-- Start DATA SHOWN --

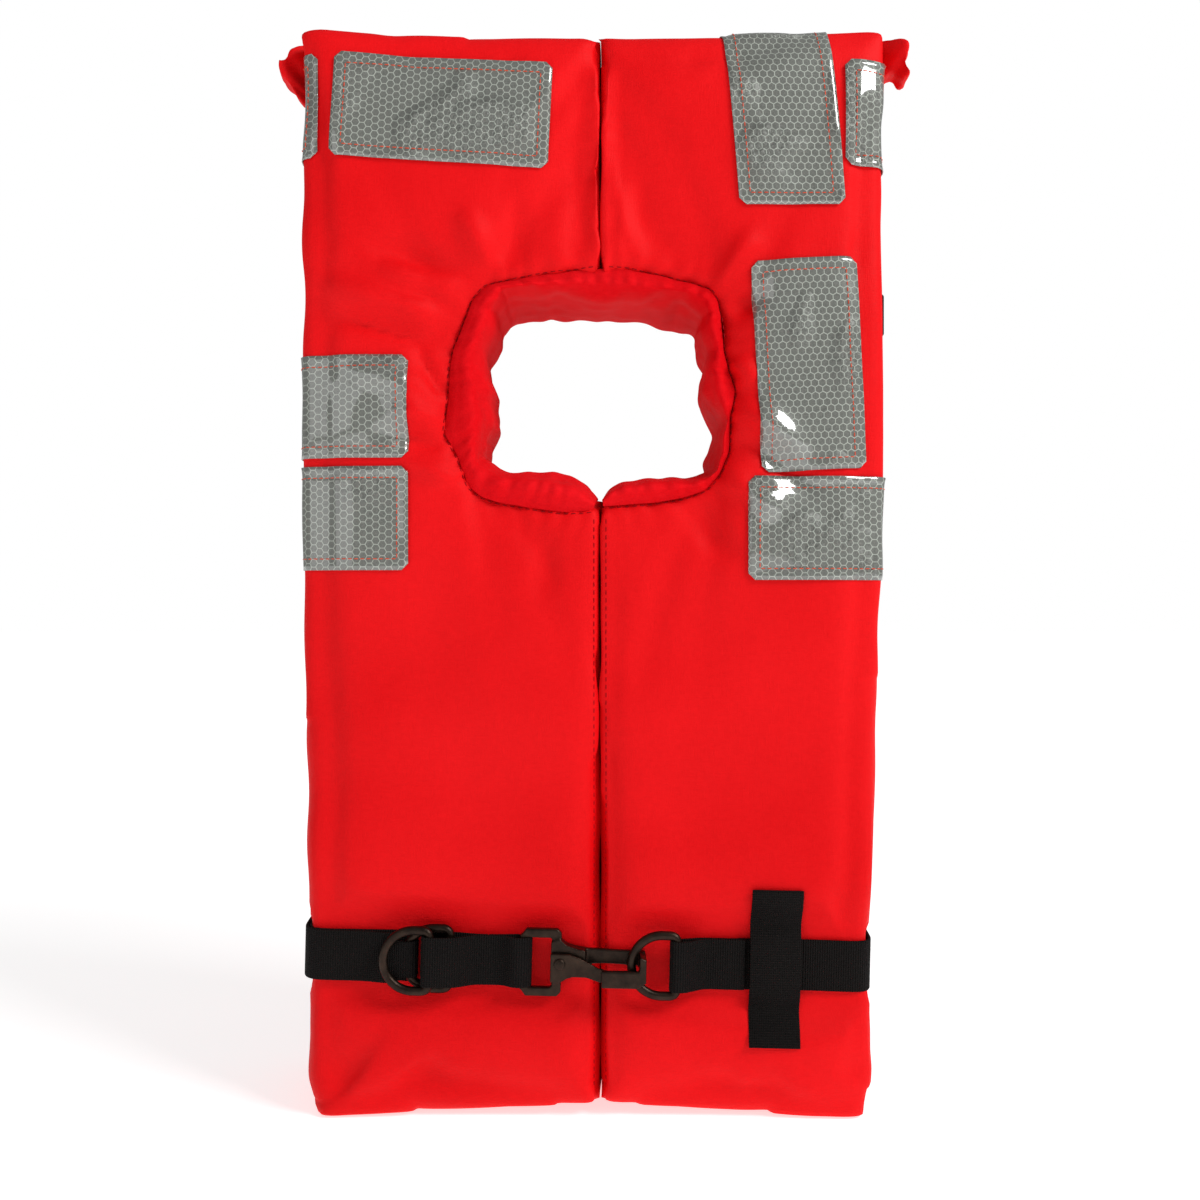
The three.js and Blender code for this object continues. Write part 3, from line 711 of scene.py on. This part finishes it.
def surface_of(*objs):
    bm = bmesh.new()
    for obj in objs:
        bm.from_mesh(obj.data)
    tree = BVHTree.FromBMesh(bm)
    bm.free()
    return tree


cloth_surface = surface_of(cover_left, cover_right)


def on_cloth(point, direction, lift=0.0, reach=40.0):
    """The cloth's point that a ray along direction meets near a point, lifted off the cloth."""
    d = Vector(direction).normalized()
    origin = (Vector(point) - d * reach) * MM
    hit = cloth_surface.ray_cast(origin, d, 2.2 * reach * MM)[0]
    return Vector(point) if hit is None else hit / MM - d * lift


# ---------- the lining of the neck opening ----------
def make_lining():
    """A strip gathered in soft bulges, from the front seam through the opening to the rear."""
    steps, across = 520, 64
    rows = resample(NECK, steps, 7)
    seam, throat, lip = rows[:, :2], rows[:, 2:4], rows[:, 4]
    walk = lengths(seam)
    ends = smooth_step(np.minimum(walk, walk[-1] - walk), 0, 9)
    small = waves(walk[:, None], 8.5, 61, 8) * ends
    verts, faces = [], []
    out = throat - seam
    toward = out / np.linalg.norm(out, axis=1)[:, None]
    levels = []
    for start, way in ((FRONT, 1), (REAR, -1)):
        at = seam - toward * 2.5
        hits = [on_cloth((x, start, z), (0, way, 0)).y for x, z in at]
        ys = np.clip(hits, start - 5, start) if way > 0 else np.clip(hits, start, start + 5)
        levels.append(np.convolve(np.pad(ys, 8, "edge"), np.ones(17) / 17, "valid"))
    for j in range(across):
        v = j / (across - 1)
        angle = math.pi * v
        inward = math.sin(angle) ** (0.5 if v < 0.5 else 0.9)
        turn = math.cos(angle)
        bent = abs(turn) ** 0.6
        y = MIDDLE_Y + bent * (levels[0 if turn > 0 else 1] - MIDDLE_Y)
        sheet = np.stack([walk, np.full(steps, 75.0 * v)], 1)
        fold = 1.0 * waves(sheet, 34, 62, 8) + 0.6 * waves(sheet * (1, 0.35), 12, 63, 8)
        xz = seam + out * inward + toward * (fold * math.sin(angle) ** 0.8)[:, None]
        lips = bell(v - 0.88, 0.10) - bell(v - 0.12, 0.10)
        wrinkle = 1.15 * small * bell(min(v, 1 - v), 0.14)
        ys = y + (lip + wrinkle) * lips + 1.8 * (bell(v, 0.03) - bell(1 - v, 0.03))
        verts += [(xz[i, 0], ys[i], xz[i, 1]) for i in range(steps)]
    for j in range(across - 1):
        for i in range(steps - 1):
            a = j * steps + i
            faces.append((a, a + 1, a + steps + 1, a + steps))
    obj = new_object("neck_lining", verts, faces)
    co = coords(obj)
    co += normals(obj) * (0.30 * waves(co, 14, 31))[:, None]
    set_coords(obj, co)
    modifier(obj, "SOLIDIFY", thickness=0.0007, offset=0.0)
    apply_modifiers(obj)
    return dress(obj, LINING)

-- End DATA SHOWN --

**PROBLEM TO SOLVE**.
Hand back the material above in full, exactly as written.

**TASK OUTPUT**.
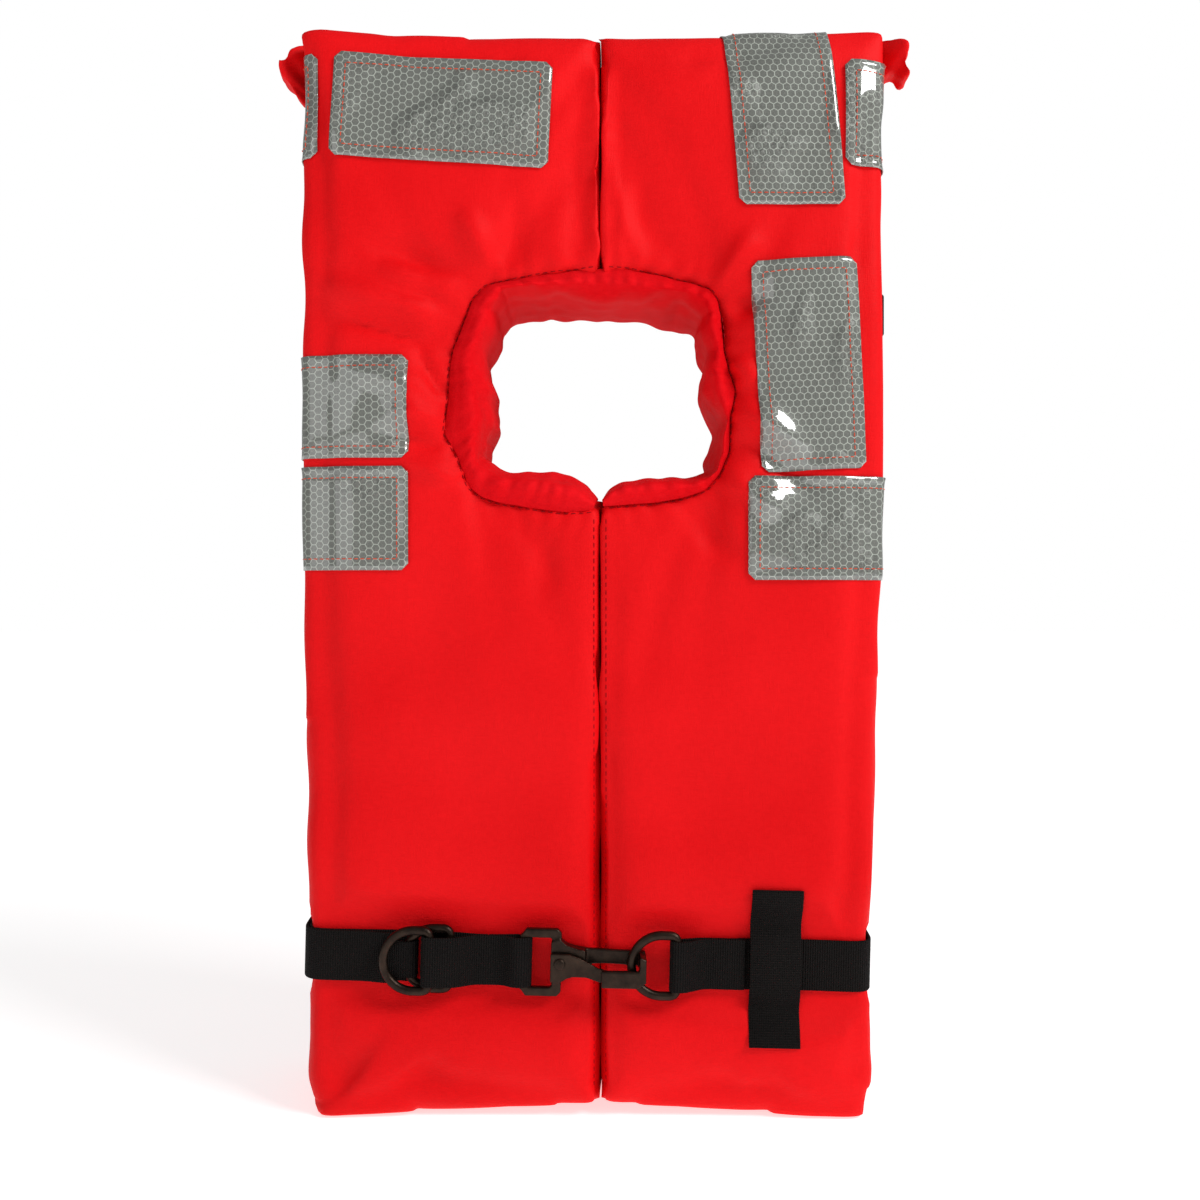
The three.js and Blender code for this object continues. Write part 3, from line 711 of scene.py on. This part finishes it.
def surface_of(*objs):
    bm = bmesh.new()
    for obj in objs:
        bm.from_mesh(obj.data)
    tree = BVHTree.FromBMesh(bm)
    bm.free()
    return tree


cloth_surface = surface_of(cover_left, cover_right)


def on_cloth(point, direction, lift=0.0, reach=40.0):
    """The cloth's point that a ray along direction meets near a point, lifted off the cloth."""
    d = Vector(direction).normalized()
    origin = (Vector(point) - d * reach) * MM
    hit = cloth_surface.ray_cast(origin, d, 2.2 * reach * MM)[0]
    return Vector(point) if hit is None else hit / MM - d * lift


# ---------- the lining of the neck opening ----------
def make_lining():
    """A strip gathered in soft bulges, from the front seam through the opening to the rear."""
    steps, across = 520, 64
    rows = resample(NECK, steps, 7)
    seam, throat, lip = rows[:, :2], rows[:, 2:4], rows[:, 4]
    walk = lengths(seam)
    ends = smooth_step(np.minimum(walk, walk[-1] - walk), 0, 9)
    small = waves(walk[:, None], 8.5, 61, 8) * ends
    verts, faces = [], []
    out = throat - seam
    toward = out / np.linalg.norm(out, axis=1)[:, None]
    levels = []
    for start, way in ((FRONT, 1), (REAR, -1)):
        at = seam - toward * 2.5
        hits = [on_cloth((x, start, z), (0, way, 0)).y for x, z in at]
        ys = np.clip(hits, start - 5, start) if way > 0 else np.clip(hits, start, start + 5)
        levels.append(np.convolve(np.pad(ys, 8, "edge"), np.ones(17) / 17, "valid"))
    for j in range(across):
        v = j / (across - 1)
        angle = math.pi * v
        inward = math.sin(angle) ** (0.5 if v < 0.5 else 0.9)
        turn = math.cos(angle)
        bent = abs(turn) ** 0.6
        y = MIDDLE_Y + bent * (levels[0 if turn > 0 else 1] - MIDDLE_Y)
        sheet = np.stack([walk, np.full(steps, 75.0 * v)], 1)
        fold = 1.0 * waves(sheet, 34, 62, 8) + 0.6 * waves(sheet * (1, 0.35), 12, 63, 8)
        xz = seam + out * inward + toward * (fold * math.sin(angle) ** 0.8)[:, None]
        lips = bell(v - 0.88, 0.10) - bell(v - 0.12, 0.10)
        wrinkle = 1.15 * small * bell(min(v, 1 - v), 0.14)
        ys = y + (lip + wrinkle) * lips + 1.8 * (bell(v, 0.03) - bell(1 - v, 0.03))
        verts += [(xz[i, 0], ys[i], xz[i, 1]) for i in range(steps)]
    for j in range(across - 1):
        for i in range(steps - 1):
            a = j * steps + i
            faces.append((a, a + 1, a + steps + 1, a + steps))
    obj = new_object("neck_lining", verts, faces)
    co = coords(obj)
    co += normals(obj) * (0.30 * waves(co, 14, 31))[:, None]
    set_coords(obj, co)
    modifier(obj, "SOLIDIFY", thickness=0.0007, offset=0.0)
    apply_modifiers(obj)
    return dress(obj, LINING)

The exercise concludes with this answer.